[Scripts that build objects]
* start *
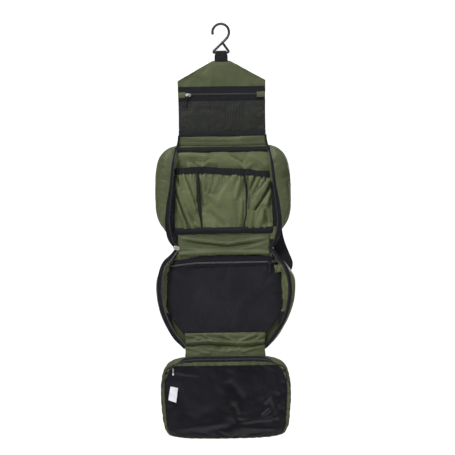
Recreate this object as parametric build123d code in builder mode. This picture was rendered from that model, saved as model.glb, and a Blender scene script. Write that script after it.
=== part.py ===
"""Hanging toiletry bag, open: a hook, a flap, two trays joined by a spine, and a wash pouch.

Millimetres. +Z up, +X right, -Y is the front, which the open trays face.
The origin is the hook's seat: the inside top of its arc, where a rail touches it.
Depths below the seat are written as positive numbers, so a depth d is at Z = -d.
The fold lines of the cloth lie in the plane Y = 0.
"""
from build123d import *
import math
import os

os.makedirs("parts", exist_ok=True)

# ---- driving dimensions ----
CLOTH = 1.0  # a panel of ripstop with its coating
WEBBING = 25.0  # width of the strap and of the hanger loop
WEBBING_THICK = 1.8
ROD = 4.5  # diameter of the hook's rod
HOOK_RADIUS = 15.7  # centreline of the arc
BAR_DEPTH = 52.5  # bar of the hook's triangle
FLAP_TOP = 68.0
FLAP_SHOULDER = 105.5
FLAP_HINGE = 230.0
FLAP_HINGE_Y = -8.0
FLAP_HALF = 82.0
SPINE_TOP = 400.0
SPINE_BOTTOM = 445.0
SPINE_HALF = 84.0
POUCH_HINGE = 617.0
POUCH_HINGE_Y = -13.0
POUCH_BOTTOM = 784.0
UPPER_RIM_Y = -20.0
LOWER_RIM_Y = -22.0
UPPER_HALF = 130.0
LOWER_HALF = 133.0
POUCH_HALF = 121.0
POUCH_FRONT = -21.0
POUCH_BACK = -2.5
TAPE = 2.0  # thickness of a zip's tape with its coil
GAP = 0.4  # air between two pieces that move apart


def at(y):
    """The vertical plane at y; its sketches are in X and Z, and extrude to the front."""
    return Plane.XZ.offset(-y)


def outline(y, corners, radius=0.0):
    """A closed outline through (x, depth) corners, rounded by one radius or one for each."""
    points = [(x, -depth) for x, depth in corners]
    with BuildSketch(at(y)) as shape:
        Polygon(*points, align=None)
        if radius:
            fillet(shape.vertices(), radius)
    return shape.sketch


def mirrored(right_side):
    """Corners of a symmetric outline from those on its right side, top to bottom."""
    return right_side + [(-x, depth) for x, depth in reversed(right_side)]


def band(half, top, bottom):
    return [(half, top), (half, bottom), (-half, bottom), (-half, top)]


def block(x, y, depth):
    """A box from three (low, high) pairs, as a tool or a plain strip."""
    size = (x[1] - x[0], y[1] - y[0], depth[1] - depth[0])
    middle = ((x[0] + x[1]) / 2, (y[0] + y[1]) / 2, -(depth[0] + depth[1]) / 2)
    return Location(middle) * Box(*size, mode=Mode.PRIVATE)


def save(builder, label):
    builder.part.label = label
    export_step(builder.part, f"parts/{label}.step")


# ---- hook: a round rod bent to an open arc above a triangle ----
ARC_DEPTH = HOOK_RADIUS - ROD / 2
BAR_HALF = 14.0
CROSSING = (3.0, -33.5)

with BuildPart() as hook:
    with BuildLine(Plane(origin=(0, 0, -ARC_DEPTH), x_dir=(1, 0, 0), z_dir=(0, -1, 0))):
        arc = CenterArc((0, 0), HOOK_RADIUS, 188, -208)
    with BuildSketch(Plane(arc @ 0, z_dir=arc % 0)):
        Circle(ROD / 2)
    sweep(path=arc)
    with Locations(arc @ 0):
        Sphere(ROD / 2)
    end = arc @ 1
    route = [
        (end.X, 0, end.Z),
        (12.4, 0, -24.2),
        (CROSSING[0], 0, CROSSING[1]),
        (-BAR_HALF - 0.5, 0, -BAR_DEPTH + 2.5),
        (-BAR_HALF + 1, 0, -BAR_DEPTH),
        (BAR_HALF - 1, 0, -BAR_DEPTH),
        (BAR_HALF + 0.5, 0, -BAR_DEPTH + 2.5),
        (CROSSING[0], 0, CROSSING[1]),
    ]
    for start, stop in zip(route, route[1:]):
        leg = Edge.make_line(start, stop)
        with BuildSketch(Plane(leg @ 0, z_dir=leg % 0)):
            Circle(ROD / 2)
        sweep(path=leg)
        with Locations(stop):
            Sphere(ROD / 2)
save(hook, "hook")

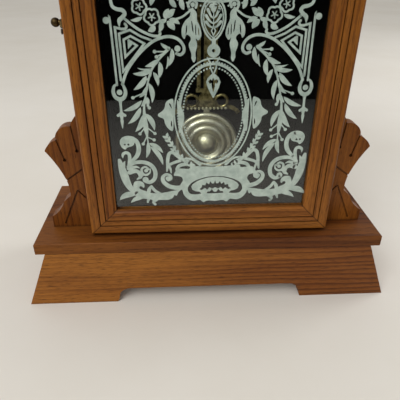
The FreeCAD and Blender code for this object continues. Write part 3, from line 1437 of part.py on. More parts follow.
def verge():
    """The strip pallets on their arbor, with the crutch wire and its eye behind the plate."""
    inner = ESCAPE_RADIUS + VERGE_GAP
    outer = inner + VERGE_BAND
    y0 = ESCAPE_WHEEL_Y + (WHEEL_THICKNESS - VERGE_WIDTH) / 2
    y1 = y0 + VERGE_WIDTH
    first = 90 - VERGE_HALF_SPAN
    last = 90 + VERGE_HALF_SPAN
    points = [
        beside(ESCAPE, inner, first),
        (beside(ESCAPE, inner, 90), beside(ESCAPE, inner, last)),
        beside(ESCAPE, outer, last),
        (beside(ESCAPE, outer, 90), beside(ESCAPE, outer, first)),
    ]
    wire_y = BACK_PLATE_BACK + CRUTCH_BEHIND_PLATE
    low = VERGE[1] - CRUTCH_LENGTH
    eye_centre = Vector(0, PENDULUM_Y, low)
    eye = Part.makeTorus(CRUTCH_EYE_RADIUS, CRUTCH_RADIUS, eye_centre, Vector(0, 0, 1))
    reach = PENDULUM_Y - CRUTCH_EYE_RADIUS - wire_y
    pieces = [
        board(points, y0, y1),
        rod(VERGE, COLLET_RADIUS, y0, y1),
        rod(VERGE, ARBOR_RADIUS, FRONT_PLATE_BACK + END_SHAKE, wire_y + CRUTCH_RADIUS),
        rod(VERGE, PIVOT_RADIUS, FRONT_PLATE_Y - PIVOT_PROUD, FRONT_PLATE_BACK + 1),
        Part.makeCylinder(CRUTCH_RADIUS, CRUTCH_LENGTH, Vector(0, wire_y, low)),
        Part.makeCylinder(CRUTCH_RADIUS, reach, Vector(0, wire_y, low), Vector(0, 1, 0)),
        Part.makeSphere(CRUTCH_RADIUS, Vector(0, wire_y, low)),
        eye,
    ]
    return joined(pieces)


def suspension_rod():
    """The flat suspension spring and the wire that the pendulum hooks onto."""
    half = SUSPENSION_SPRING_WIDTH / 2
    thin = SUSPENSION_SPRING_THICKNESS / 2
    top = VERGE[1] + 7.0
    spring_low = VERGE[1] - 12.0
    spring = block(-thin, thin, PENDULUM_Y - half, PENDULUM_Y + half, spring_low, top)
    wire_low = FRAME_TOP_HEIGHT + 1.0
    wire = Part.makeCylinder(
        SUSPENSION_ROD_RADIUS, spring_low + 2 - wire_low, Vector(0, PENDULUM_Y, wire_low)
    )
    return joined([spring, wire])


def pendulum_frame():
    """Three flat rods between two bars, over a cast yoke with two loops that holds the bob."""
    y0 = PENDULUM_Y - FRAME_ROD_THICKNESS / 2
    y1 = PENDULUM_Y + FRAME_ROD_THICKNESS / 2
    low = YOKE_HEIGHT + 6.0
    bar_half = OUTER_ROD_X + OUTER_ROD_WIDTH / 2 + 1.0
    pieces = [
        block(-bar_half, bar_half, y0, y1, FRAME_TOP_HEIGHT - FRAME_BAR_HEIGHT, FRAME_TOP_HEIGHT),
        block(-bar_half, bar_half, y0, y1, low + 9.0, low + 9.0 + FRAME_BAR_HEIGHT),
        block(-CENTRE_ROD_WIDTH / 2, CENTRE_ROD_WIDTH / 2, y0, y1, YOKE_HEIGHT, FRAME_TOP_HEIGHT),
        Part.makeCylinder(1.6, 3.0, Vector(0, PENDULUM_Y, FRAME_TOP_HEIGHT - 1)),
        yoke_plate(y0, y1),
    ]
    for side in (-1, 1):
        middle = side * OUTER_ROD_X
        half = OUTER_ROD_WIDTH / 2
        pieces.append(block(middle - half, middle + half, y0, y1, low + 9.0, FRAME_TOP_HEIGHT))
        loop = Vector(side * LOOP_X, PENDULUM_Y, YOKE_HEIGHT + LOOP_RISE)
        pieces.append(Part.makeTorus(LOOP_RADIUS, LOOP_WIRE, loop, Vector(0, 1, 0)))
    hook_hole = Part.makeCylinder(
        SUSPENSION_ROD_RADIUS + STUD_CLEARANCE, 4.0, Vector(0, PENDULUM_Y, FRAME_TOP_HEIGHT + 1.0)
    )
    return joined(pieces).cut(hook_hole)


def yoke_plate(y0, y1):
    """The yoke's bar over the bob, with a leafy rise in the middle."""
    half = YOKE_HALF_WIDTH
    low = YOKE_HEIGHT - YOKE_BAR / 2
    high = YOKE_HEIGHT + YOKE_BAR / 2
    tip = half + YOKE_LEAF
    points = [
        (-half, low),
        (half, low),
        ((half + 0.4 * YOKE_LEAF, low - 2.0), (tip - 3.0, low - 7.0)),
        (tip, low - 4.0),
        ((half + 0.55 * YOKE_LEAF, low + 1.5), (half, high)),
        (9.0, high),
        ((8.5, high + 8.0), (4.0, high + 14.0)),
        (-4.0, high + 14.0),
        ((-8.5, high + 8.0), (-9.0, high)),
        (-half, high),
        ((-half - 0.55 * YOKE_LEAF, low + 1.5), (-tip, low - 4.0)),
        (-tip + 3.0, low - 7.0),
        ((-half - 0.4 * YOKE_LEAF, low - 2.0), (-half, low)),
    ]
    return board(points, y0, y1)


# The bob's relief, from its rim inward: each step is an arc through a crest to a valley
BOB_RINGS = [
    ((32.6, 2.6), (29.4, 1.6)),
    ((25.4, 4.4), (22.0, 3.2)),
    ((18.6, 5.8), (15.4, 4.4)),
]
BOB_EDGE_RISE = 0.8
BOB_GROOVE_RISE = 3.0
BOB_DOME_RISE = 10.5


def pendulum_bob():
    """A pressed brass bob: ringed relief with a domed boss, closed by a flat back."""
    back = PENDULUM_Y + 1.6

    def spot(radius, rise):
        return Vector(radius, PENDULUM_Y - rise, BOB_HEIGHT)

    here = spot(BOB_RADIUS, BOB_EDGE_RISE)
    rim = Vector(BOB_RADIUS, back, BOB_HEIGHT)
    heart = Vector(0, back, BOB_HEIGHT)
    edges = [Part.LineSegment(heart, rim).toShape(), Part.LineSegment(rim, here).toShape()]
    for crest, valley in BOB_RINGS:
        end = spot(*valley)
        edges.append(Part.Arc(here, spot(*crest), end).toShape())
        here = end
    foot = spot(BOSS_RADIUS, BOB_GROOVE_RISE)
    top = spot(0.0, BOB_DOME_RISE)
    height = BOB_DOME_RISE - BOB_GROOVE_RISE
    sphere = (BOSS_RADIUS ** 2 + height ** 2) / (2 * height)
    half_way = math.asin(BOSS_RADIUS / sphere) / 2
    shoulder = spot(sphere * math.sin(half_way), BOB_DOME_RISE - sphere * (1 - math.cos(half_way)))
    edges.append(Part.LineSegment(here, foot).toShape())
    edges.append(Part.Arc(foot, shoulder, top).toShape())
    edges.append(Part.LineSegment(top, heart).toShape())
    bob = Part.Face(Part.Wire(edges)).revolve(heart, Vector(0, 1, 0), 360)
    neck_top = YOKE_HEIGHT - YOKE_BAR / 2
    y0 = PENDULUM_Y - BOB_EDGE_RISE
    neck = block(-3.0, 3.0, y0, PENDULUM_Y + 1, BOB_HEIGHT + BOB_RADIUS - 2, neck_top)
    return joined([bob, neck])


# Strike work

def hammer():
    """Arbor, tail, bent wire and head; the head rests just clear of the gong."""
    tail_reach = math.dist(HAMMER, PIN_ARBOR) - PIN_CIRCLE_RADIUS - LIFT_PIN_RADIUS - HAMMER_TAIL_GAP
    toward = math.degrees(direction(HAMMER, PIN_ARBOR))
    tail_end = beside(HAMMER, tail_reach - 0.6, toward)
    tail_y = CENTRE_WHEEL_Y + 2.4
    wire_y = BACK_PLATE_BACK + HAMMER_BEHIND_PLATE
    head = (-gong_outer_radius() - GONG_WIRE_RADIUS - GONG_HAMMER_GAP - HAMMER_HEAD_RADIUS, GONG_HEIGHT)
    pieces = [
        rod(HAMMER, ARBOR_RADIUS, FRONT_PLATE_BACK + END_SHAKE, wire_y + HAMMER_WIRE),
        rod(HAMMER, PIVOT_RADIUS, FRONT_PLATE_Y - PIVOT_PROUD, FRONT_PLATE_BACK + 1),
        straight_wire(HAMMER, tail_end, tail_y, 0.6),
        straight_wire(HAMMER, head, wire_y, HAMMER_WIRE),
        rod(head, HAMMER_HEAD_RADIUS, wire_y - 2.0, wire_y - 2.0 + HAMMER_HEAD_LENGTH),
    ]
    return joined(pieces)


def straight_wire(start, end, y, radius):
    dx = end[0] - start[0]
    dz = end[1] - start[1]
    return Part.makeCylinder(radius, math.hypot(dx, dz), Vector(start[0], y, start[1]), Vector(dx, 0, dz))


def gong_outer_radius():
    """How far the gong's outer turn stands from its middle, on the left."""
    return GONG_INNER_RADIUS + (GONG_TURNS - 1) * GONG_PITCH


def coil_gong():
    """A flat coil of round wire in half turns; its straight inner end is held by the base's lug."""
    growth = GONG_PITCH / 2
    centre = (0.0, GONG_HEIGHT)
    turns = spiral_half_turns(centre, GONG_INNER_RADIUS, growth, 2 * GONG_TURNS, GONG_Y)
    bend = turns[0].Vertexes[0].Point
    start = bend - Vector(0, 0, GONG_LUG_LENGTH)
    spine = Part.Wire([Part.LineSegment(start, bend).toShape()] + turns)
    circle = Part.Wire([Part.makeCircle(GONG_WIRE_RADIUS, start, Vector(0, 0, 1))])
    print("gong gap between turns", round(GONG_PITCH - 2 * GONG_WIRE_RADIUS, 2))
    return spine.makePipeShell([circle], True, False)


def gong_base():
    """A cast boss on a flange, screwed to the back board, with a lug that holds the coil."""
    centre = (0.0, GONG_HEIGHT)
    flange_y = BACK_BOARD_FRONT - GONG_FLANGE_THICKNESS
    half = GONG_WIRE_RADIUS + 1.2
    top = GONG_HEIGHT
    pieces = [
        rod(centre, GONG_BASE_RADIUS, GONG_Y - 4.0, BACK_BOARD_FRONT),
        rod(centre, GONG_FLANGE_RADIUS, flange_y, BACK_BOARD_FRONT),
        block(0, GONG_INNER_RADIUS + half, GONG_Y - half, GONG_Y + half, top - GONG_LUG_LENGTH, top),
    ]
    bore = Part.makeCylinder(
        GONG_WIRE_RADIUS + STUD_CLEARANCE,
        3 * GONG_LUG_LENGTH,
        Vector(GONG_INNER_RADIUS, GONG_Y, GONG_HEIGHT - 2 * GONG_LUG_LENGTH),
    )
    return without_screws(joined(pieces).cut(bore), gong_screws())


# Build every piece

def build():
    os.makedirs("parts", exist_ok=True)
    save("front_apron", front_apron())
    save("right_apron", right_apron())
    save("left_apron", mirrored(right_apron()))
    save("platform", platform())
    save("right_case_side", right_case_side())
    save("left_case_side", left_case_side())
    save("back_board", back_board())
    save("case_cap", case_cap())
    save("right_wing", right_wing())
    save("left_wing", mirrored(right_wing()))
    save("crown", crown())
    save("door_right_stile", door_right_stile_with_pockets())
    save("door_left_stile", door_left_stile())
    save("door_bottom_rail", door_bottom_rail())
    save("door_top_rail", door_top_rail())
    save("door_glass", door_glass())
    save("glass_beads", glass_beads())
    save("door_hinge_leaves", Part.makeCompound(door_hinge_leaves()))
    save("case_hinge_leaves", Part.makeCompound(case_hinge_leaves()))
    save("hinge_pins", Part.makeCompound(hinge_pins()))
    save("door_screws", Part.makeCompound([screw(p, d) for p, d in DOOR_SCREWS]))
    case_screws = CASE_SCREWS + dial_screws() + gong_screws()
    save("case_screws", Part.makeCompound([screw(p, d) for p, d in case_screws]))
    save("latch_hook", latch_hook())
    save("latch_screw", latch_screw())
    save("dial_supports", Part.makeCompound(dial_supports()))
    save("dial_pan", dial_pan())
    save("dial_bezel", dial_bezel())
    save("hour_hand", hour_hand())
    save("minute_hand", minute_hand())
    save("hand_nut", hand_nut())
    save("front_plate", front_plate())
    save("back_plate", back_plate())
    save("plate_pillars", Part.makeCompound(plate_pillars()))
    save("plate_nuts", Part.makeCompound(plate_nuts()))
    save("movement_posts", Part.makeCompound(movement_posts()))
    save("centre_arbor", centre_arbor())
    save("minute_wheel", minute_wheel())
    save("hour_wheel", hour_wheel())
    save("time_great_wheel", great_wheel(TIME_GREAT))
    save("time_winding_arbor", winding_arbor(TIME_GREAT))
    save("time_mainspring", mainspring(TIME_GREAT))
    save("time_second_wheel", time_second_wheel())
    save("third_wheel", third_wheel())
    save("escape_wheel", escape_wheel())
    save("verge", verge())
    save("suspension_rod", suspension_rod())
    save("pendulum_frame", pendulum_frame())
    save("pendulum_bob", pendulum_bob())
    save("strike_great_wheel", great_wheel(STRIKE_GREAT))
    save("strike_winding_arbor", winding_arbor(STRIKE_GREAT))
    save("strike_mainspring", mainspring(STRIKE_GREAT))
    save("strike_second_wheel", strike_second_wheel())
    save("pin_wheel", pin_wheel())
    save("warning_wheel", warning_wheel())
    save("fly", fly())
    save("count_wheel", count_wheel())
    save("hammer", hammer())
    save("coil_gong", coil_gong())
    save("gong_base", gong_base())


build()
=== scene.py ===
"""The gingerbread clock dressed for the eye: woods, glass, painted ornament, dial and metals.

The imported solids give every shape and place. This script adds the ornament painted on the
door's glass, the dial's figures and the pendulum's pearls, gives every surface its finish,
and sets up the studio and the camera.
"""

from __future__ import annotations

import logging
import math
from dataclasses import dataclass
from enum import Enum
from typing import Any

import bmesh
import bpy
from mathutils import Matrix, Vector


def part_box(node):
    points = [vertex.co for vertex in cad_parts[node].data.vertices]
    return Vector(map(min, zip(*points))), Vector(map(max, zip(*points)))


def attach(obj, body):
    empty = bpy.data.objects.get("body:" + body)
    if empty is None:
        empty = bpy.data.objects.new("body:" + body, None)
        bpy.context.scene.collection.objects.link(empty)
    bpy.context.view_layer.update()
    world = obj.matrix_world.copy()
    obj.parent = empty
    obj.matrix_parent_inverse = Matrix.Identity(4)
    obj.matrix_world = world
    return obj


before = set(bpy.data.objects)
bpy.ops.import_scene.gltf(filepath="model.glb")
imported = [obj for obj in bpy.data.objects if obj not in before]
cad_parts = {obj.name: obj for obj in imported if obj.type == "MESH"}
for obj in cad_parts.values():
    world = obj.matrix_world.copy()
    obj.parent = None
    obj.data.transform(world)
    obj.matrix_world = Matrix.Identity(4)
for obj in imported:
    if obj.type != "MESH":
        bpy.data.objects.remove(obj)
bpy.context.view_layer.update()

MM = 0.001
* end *
» **Exercise prompt**
Beginning at the top of the data, please return every line until and including the line containing "return right_side +", copied exactly, and nothing past it.

» **Reply**
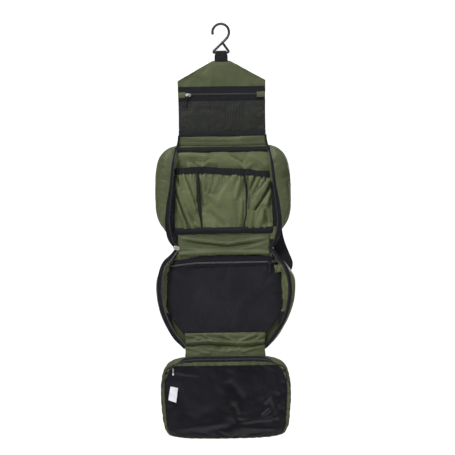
Recreate this object as parametric build123d code in builder mode. This picture was rendered from that model, saved as model.glb, and a Blender scene script. Write that script after it.
=== part.py ===
"""Hanging toiletry bag, open: a hook, a flap, two trays joined by a spine, and a wash pouch.

Millimetres. +Z up, +X right, -Y is the front, which the open trays face.
The origin is the hook's seat: the inside top of its arc, where a rail touches it.
Depths below the seat are written as positive numbers, so a depth d is at Z = -d.
The fold lines of the cloth lie in the plane Y = 0.
"""
from build123d import *
import math
import os

os.makedirs("parts", exist_ok=True)

# ---- driving dimensions ----
CLOTH = 1.0  # a panel of ripstop with its coating
WEBBING = 25.0  # width of the strap and of the hanger loop
WEBBING_THICK = 1.8
ROD = 4.5  # diameter of the hook's rod
HOOK_RADIUS = 15.7  # centreline of the arc
BAR_DEPTH = 52.5  # bar of the hook's triangle
FLAP_TOP = 68.0
FLAP_SHOULDER = 105.5
FLAP_HINGE = 230.0
FLAP_HINGE_Y = -8.0
FLAP_HALF = 82.0
SPINE_TOP = 400.0
SPINE_BOTTOM = 445.0
SPINE_HALF = 84.0
POUCH_HINGE = 617.0
POUCH_HINGE_Y = -13.0
POUCH_BOTTOM = 784.0
UPPER_RIM_Y = -20.0
LOWER_RIM_Y = -22.0
UPPER_HALF = 130.0
LOWER_HALF = 133.0
POUCH_HALF = 121.0
POUCH_FRONT = -21.0
POUCH_BACK = -2.5
TAPE = 2.0  # thickness of a zip's tape with its coil
GAP = 0.4  # air between two pieces that move apart


def at(y):
    """The vertical plane at y; its sketches are in X and Z, and extrude to the front."""
    return Plane.XZ.offset(-y)


def outline(y, corners, radius=0.0):
    """A closed outline through (x, depth) corners, rounded by one radius or one for each."""
    points = [(x, -depth) for x, depth in corners]
    with BuildSketch(at(y)) as shape:
        Polygon(*points, align=None)
        if radius:
            fillet(shape.vertices(), radius)
    return shape.sketch


def mirrored(right_side):
    """Corners of a symmetric outline from those on its right side, top to bottom."""
    return right_side + [(-x, depth) for x, depth in reversed(right_side)]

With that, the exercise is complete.